National News

Something Digs Intricate Tunnels in Garnets. Is It Alive?

Deep red garnets are found all over the world, from Thailand and Sri Lanka to the Adirondacks. They’re even the state gem of New York.

Posted Updated

By
Veronique Greenwood
, New York Times

Deep red garnets are found all over the world, from Thailand and Sri Lanka to the Adirondacks. They’re even the state gem of New York.

The stones that make their way into rings and necklaces must have a flawless interior. But sometimes garnets are marred with intricate traceries of microscopic tunnels. When Magnus Ivarsson, a geobiologist at the Swedish Museum of Natural History, first saw these tunnels, he wondered what could be making them.

After Ivarsson and his colleagues traveled to Thailand, they found that an assortment of evidence contradicted standard geological explanations for how the cavities might be formed. In a paper in PLOS One, the researchers are floating a new hypothesis: Perhaps what’s making the tunnels is alive.

From the beginning, the researchers looked for alternative explanations. One of the most promising was that grains of another stone wore their way through the garnet. However, the mineral doing the tunneling must be harder than the surrounding substance, and garnets happen to be very, very hard. About the only things that could do that to garnet are diamonds or sapphires. But those aren’t present in significant quantities where these garnets were found, said Ivarsson. In that area, “there is basically no mineral grain that can be propelled through a garnet like that,” he said.

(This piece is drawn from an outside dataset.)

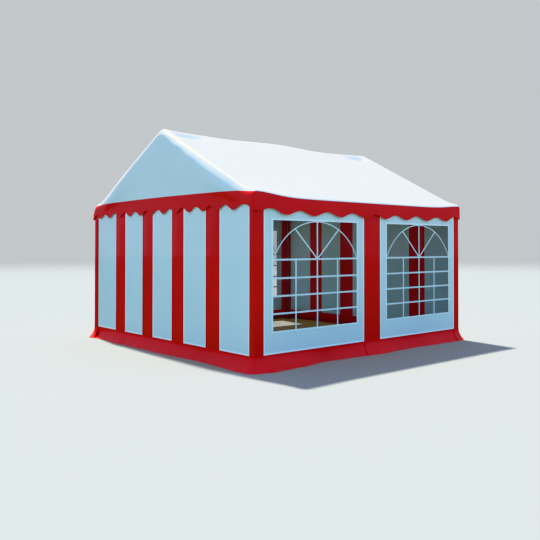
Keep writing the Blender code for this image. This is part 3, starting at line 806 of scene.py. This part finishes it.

Furthermore, the tunnels branch and connect with one another in a very unusual pattern, looking a bit like the structures made by some kinds of single-celled fungus colonies. When the researchers cracked the garnets open, they tested the insides of the tunnels and found signs of fatty acids and other lipids, potential indicators of life.

It’s not unheard-of for microorganisms to live in rocks — endoliths, as such creatures are called, have been found living encased within sandstone in the Dry Valleys of Antarctica, among other places. Endoliths can get nutrients from water percolating through rock, or perhaps even dissolve it to feed themselves, while living safely.

At the moment, the researchers’ best guess for the origins of the tunnels goes like this: At first, normal wear-and-tear on the surface of a garnet creates divots. Microorganisms, probably fungi, can colonize these hollows. Then, if the stone is the best nearby source for certain nutrients, such as iron, perhaps they use an as-yet mysterious chemical reaction to burrow deeper, harvesting sustenance as they go.

“I think there’s a two-step process, a superficial weathering, then an organism takes over,” said Ivarsson.

No one, not even Ivarsson, is totally convinced of the explanation yet. “There’s definitely work to be done,” he said.

The team did not try to extract living organisms from the stone this time around, and indeed is not sure whether the creatures that made the tunnels would still be present within. They also don’t know whether the process may have occurred millions of years ago in the gems where it is seen, or if it occurred more recently.

The next step would be to take organisms directly from the tunnels or the soil near where the stones were found and grow them in the lab. Then it would be possible to see whether they can actually carve their way through fresh garnet — or if the origin story of these mysterious structures must lie somewhere else.